To accomplish this, I first employ the bunching approach to detect any concentration of wages just above the minimum wage threshold, providing insights into employer behavior in response to wage regulations. This technique identifies subtle adjustments in wage distribution that might not be apparent through other methods. Next, I utilize event study analysis to explore the immediate and long-term effects of minimum wage hikes, comparing employment and wage data from periods before and after the increases. This method captures both short-term disruptions and long-term adjustments in the labor market. Additionally, the difference-in-difference method is employed to compare outcomes between provinces with and without minimum wage increases, isolating the specific effects of these policies by controlling for other influencing variables. This approach underscores the importance of regional economic conditions in shaping the effectiveness of wage regulations.

The empirical analysis begins with Labor Force Survey data from Ontario, which experienced significant real minimum wage increases in January 2018. The study estimates the counterfactual frequency distribution of hourly wages in Ontario for three years before and two years after the minimum wage increase. The findings show a significant decrease in jobs paying below the new minimum wage and a proportional increase in jobs paying up to $4 above the real minimum wage, indicating no significant overall employment impact. Contrary to anticipated employment effects, the average wage of affected workers increased significantly by 22.7% over the two years following the minimum wage shock. The only exception in the Ontario study was for the teen group; contrary to much of the existing Canadian literature such as Fossati and Marchand (2020), I found a significant positive employment effect for teenagers. However, overall, I did not observe a significant negative employment effect for young adults.

Further analysis includes other provinces, such as Alberta, and cities such as Gatineau versus Ottawa, which also experienced substantial nominal and real minimum wage increases. The study applies the same methodology to assess the employment and wage effects, finding similar results to the Ontario study. Contrary to the Ontario study, in the Alberta study, I found a significant negative employment effect for the teen group, but overall, I did not find a significant negative employment effect for young adults.
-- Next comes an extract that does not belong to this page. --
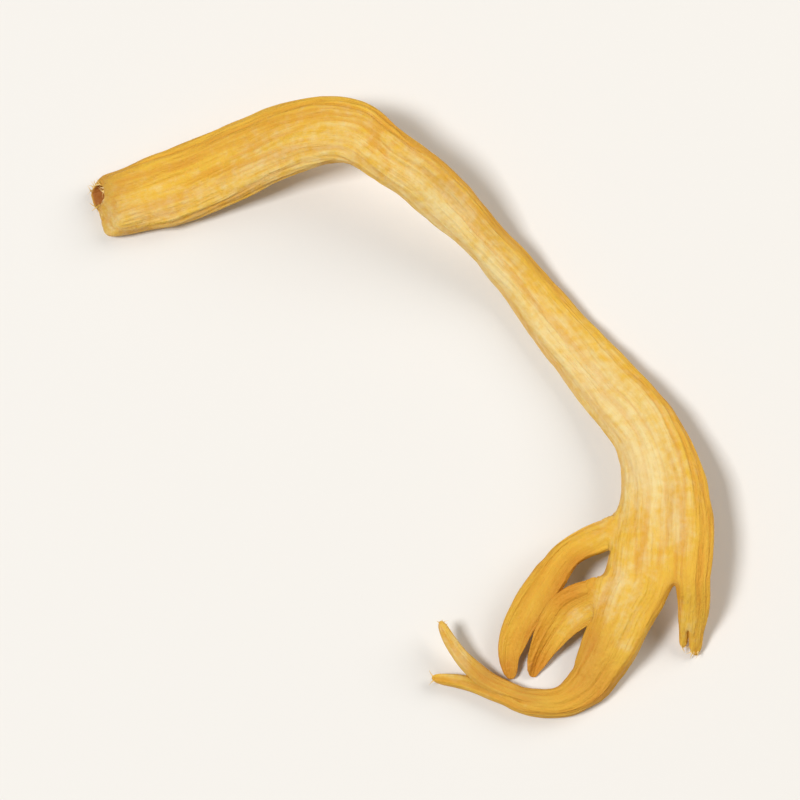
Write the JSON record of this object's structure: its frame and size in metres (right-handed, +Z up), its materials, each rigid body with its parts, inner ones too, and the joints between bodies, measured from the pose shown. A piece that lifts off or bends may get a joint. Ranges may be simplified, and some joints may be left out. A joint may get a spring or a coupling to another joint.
{
  "type": "dried cordyceps fruiting body",
  "caption": "One dried cordyceps fruiting body: a flat, furrowed, arched stalk with a torn foot and a palm that forks into a prong, a broad lobe with a curled tail and two side lobes.",
  "frame": {"origin": "on the surface that the fruiting body lies on, under the middle of its footprint", "axes": "+Z up from that surface. Seen from above with +Y at the top, the torn foot is at the upper left (-X, +Y), and the palm and its lobes are at the lower right (+X, -Y)"},
  "size_m": [0.0385, 0.039, 0.0057],
  "materials": {
    "dried_skin": "matt golden orange, furrowed lengthwise"
  },
  "bodies": {
    "root": {"stalk": "dried_skin", "right_prong": "dried_skin", "broad_lobe": "dried_skin", "upper_side_lobe": "dried_skin", "inner_side_lobe": "dried_skin"}
  },
  "joints": []
}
Since referring to a single minimum wage is inherently problematic, I also investigated a pooled analysis of hourly wage data from all Canadian provinces from 1999 to 2019. This analysis, covering 56 minimum wage increases, reveals no significant employment effect (-2%) over six months following minimum wage increases but a significant average wage increase (6.4%) for affected workers.

The study also investigates potential employment shifts from low-skilled to high-skilled workers, finding no indication of such shifts. Subgroup analyses by education level, age, and other demographics show approximately similar employment and wage effects, suggesting that the consequences of minimum wage policies are shared among different worker groups. Additionally, sectoral analyses show no negative employment effect in the food industry, aligning with Card and Krueger (1993)’s findings on the impact of minimum wage increases in the fast-food industry. However, a significant negative employment effect (-4%) was observed in the retail sector, highlighting the influence of local industry composition on minimum wage impacts.

Finally, in the Canada study (pooling all 56 minimum wage increase across all provinces), I assess the size of wage spillovers, finding that only 7% of the impact on average wages of affected workers comes from wage spillovers at the lower part of the wage distribution, which was statistically insignificant. This aligns with Canadian literature, such as Campolieti (2015), which found modest wage spillovers based on Canadian data compared to American data. Overall, this thesis provides robust evidence on the employment and wage effects of minimum wage increases in Canada. The findings suggest that, contrary to the traditional competitive model, minimum wage increases do not significantly reduce overall employment of low-wage workers and can lead to substantial wage gains for them. This has important implications for policymakers considering minimum wage adjustments to improve labor market outcomes for low-wage workers.